The general equation for a synthesis reaction is  A  +  B  -->  AB, whereas the general equation for a decomposition reaction is AB  --->  A  +  B.  The decomposition reaction is the reverse of the synthesis reaction and vice versa.   They are therefore opposite reactions.
a)  Al(s)  +  3 AgNO3(aq)  --->  Al(NO3)3(aq)  + 3 Ag(s)    a single displacement reaction

b)  zinc  +  sulphuric acid ----->  zinc sulphate  + hydrogen gas
     Zn(s)  +  H2SO4(aq)  ----->  ZnSO4(aq)  +  H2(g)    a single displacement reaction

c)  aqueous magnesium chloride + aqueous silver nitrate --->  
                                                   solid silver chloride + aqueous magnesium nitrate
     MgCl2(aq)   + 2  AgNO3(aq)  ---->  2 AgCl(s)   +   Mg(NO3)2(aq)    a double displacement reaction

d)   sodium + water --->   sodium hydroxide and hydrogen gas
      2 Na(s)  + 2 H2O(l)   ---->  2 NaOH(aq)  + H2(g)   a single displacement reaction

e)   3 KOH(aq)   +  FeCl3(aq)  ----->   Fe(OH)3(ppt)  +  3 KCl(aq)  a double displacement reaction
a)   2 Li2O(s) --->  4 Li(s)  +  O2(g)
      2 MgO(s)  --->  2 Mg(s)  +  O2(g)
      ZnCl2(s)  --->  Zn(s)  +  Cl2(g)
a)  nitrogen monoxide decomposes into nitrogen and oxygen
     2 NO2(g) -----Pt/Pd----->   N2(g)  +  O2(g)
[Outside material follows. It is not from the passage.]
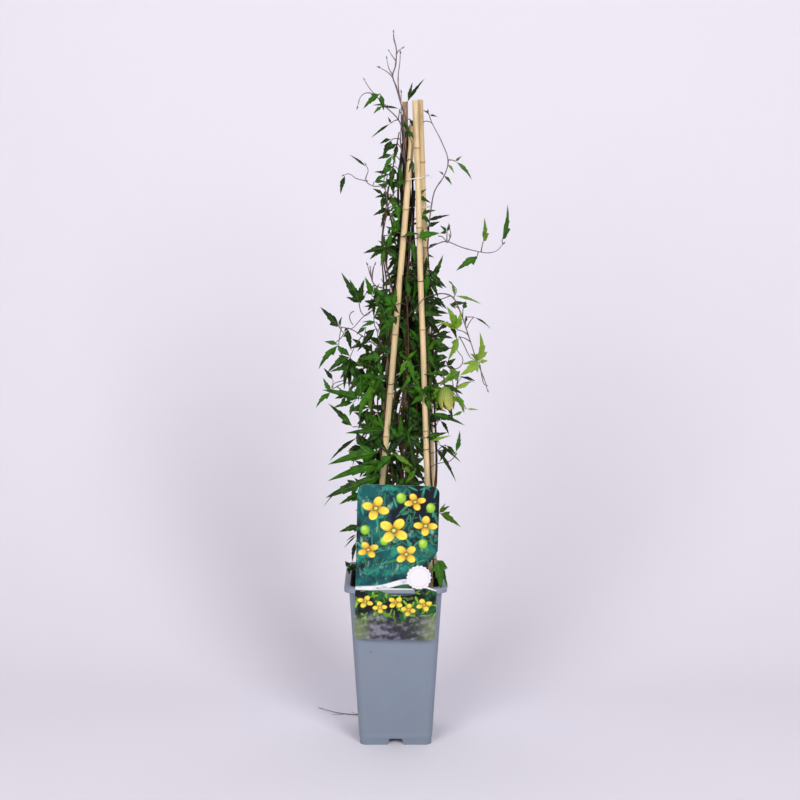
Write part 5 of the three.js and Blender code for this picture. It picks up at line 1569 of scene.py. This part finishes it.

b)  Catalytic converters help to reduce the amounts of carbon monoxide, hydrocarbons, and nitrogen oxides in car exhaust, which are responsible for smog, acid rain, and pollution.  A catalytic converter is shaped like a honeycomb and is attached to a car's exhaust pipe.  It is coated with platinum and palladium, which act as catalysts (substances that speed up a chemical reaction but are recovered at the end) in the decomposition reactions of hydrocarbons to water and carbon monoxide, of carbon monoxide to carbon dioxide, and of nitrogen oxides to nitrogen and oxygen.  Since the products of these reactions do not contribute to air pollution, catalytic converters are effective tools in reducing air contaminants from cars.
a)  Student answers will vary depending on the metal they have chosen.  Copper is a metal that is rarely found in elemental form.  Most copper is mined as a carbonate or oxide ore.

b)   Copper carbonate and copper oxide are treated with dilute sulphuric acid to leach the copper out as copper(II) sulphate solution.  For copper oxide, the reaction is:
CuO(s)  +  H2SO4(aq)  ---->  CuSO4(aq)  +  H2O(l)

if the copper(II) sulphate solution reacts with iron, the copper is displaced, according to the following reaction equation:

CuSO4(aq)   +   Fe(s) ----->  FeSO4(aq)   +  Cu(s)

The copper has now be recovered in its elemental state.

c)   The types of reactions used to purify copper are a double displacement reaction
CuO(s)  +  H2SO4(aq)  ---->  CuSO4(aq)  +  H2O(l)

and a single displacement reaction
CuSO4(aq)   +   Fe(s) ----->  FeSO4(aq)   +  Cu(s)

d)  Copper mine tailings (leftover earth) are usually piled up or spread around a copper mine site.  These tailings have essentially no organic matter, are highly acidic, and represent an environmental threat from blowing dust, erosion, and runoff.  Also, if they run into bodies of water, they can cause damage to marine or freshwater ecosystems.